**Exercise directions**.
Restate the full set of records exactly, word for word.

**Supplied data**.

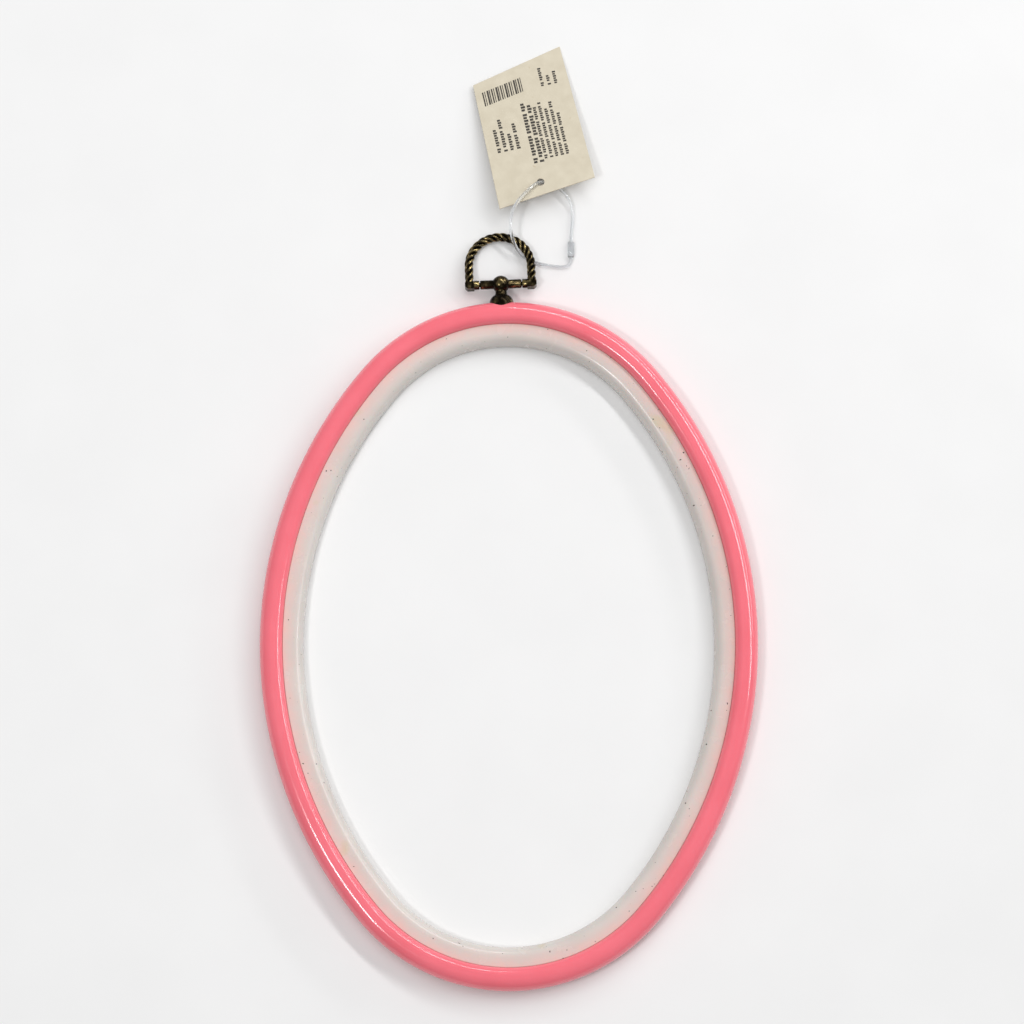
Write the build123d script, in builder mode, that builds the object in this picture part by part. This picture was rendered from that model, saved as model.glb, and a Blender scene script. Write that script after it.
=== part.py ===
"""Oval embroidery hoop: a flexible outer ring stretched round a rigid inner ring, with a swinging bail.

Millimetres. +Z is the hoop's front, +Y points from the hoop to its hanger, and the origin is the
centre of the oval on the table that the hoop lies on.
"""

from build123d import *
from math import asin, atan2, cos, degrees, pi, radians, sin, sqrt, tan
import os

# The hoop's outline: an oval of four tangent arcs
hoop_width = 178.0
hoop_length = 248.0
end_radius = 69.0

# Outer ring, a soft band with a round face
band_width = 8.0
ring_height = 10.0
crest_radius = 4.6
inner_crest_radius = 3.0
underside_radius = 3.0
steps_in_a_round = 4

# Inner ring, rigid, with a lip behind the outer ring
ring_gap = 0.3
inner_band_width = 7.5
ledge_height = 7.3
shoulder_radius = 3.8
lip_reach = 3.2
lip_height = 1.6
lip_chamfer = 0.5
back_chamfer = 0.6

# Hanger: base, post with its barrel, and the screw that holds them
hanger_offset = 2.7
axle_standoff = 6.9
seat_gap = 0.05
base_radius = 4.4
base_top_radius = 2.9
base_height = 2.6
base_skirt = 3.0
neck_radius = 2.5
waist_radius = 2.1
ball_radius = 3.2
barrel_radius = 1.65
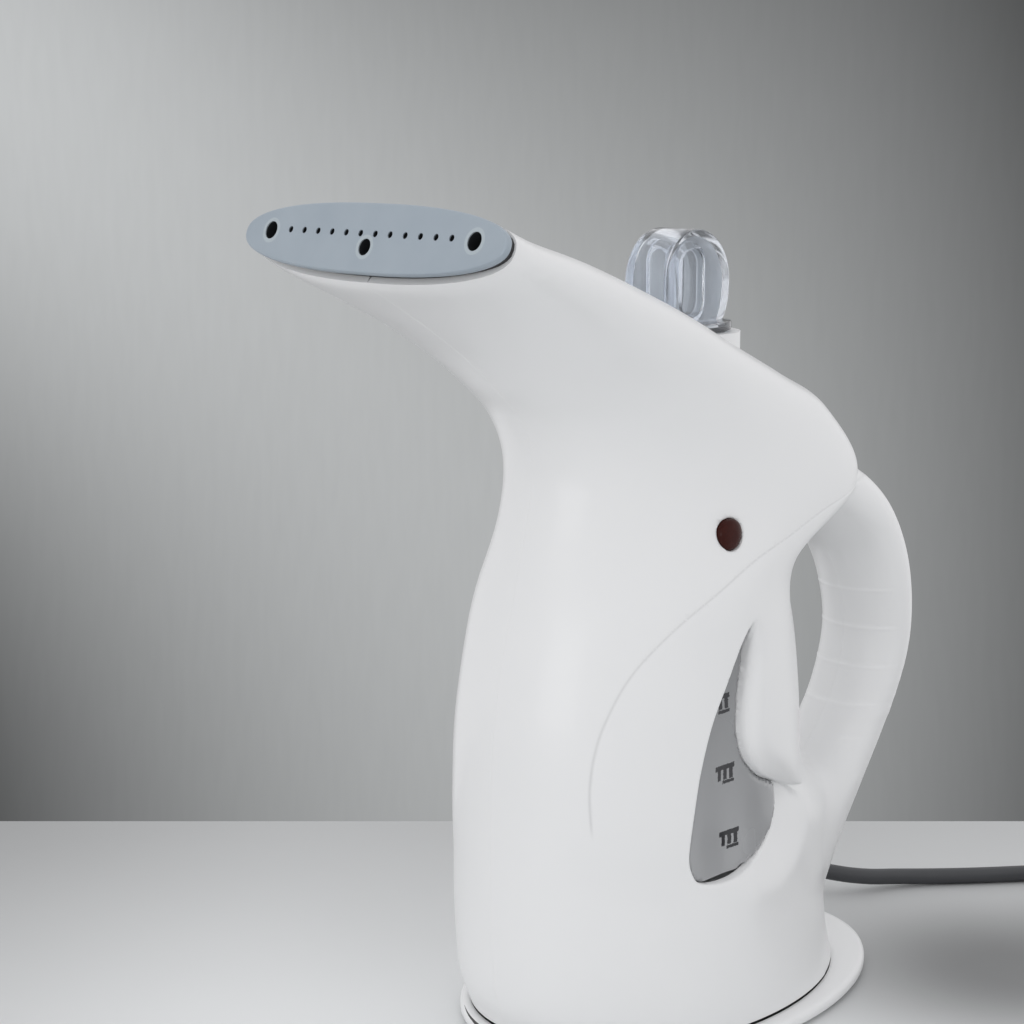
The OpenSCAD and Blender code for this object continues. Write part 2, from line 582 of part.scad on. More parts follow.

**Written response**.
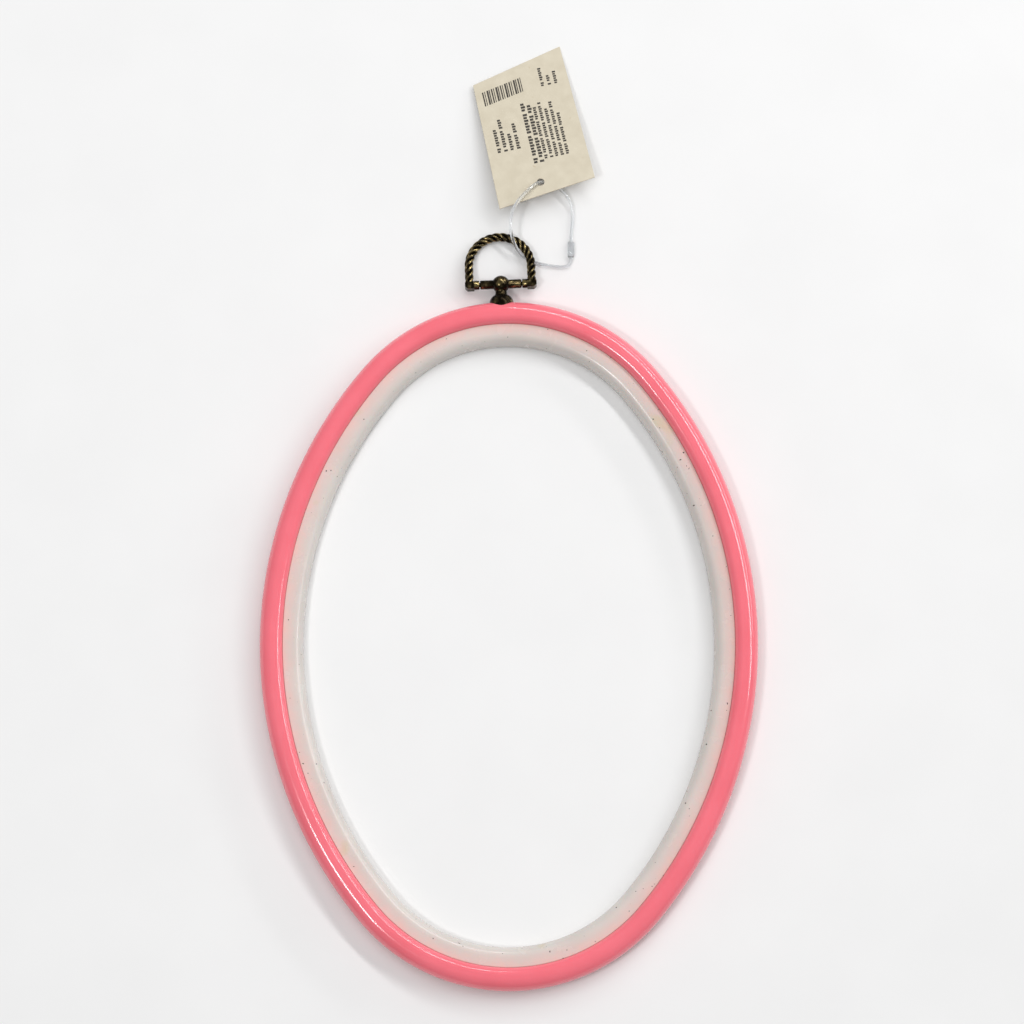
Write the build123d script, in builder mode, that builds the object in this picture part by part. This picture was rendered from that model, saved as model.glb, and a Blender scene script. Write that script after it.
=== part.py ===
"""Oval embroidery hoop: a flexible outer ring stretched round a rigid inner ring, with a swinging bail.

Millimetres. +Z is the hoop's front, +Y points from the hoop to its hanger, and the origin is the
centre of the oval on the table that the hoop lies on.
"""

from build123d import *
from math import asin, atan2, cos, degrees, pi, radians, sin, sqrt, tan
import os

# The hoop's outline: an oval of four tangent arcs
hoop_width = 178.0
hoop_length = 248.0
end_radius = 69.0

# Outer ring, a soft band with a round face
band_width = 8.0
ring_height = 10.0
crest_radius = 4.6
inner_crest_radius = 3.0
underside_radius = 3.0
steps_in_a_round = 4

# Inner ring, rigid, with a lip behind the outer ring
ring_gap = 0.3
inner_band_width = 7.5
ledge_height = 7.3
shoulder_radius = 3.8
lip_reach = 3.2
lip_height = 1.6
lip_chamfer = 0.5
back_chamfer = 0.6

# Hanger: base, post with its barrel, and the screw that holds them
hanger_offset = 2.7
axle_standoff = 6.9
seat_gap = 0.05
base_radius = 4.4
base_top_radius = 2.9
base_height = 2.6
base_skirt = 3.0
neck_radius = 2.5
waist_radius = 2.1
ball_radius = 3.2
barrel_radius = 1.65
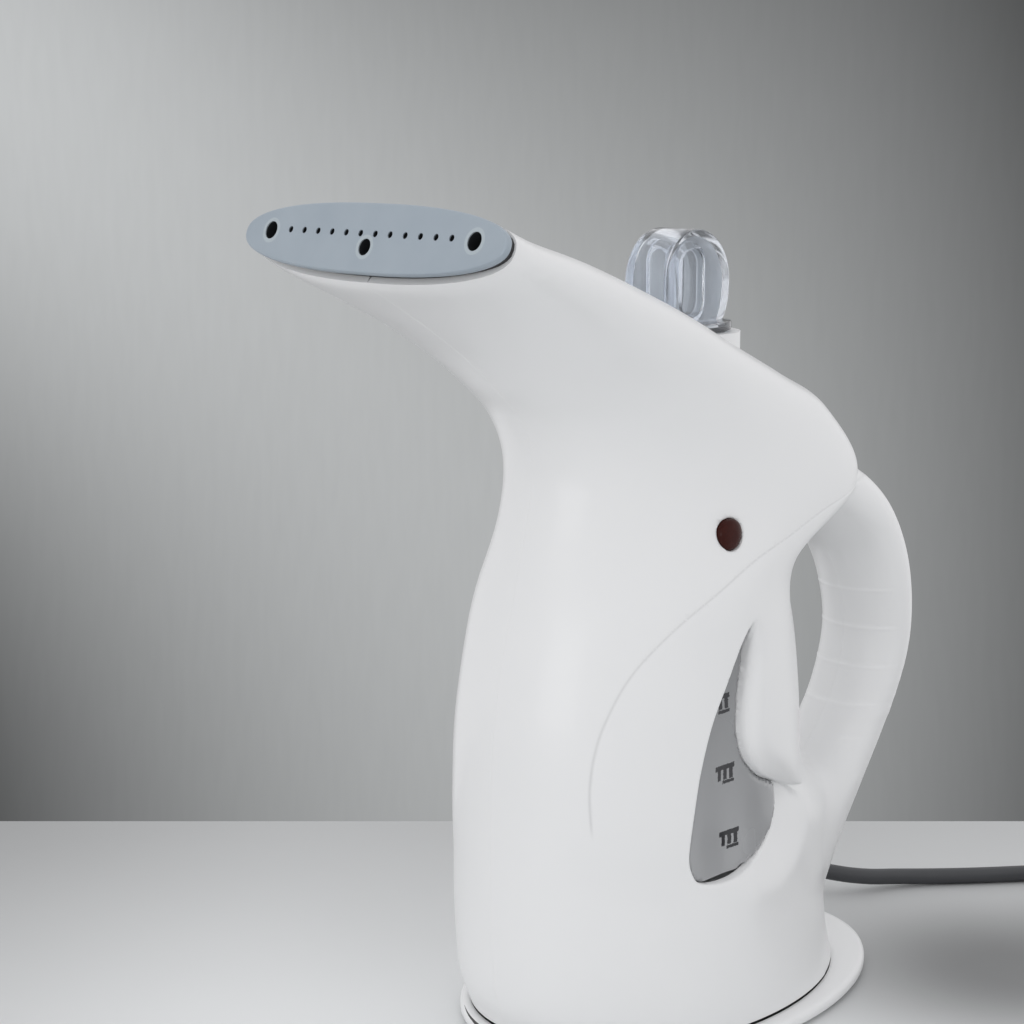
The OpenSCAD and Blender code for this object continues. Write part 2, from line 582 of part.scad on. More parts follow.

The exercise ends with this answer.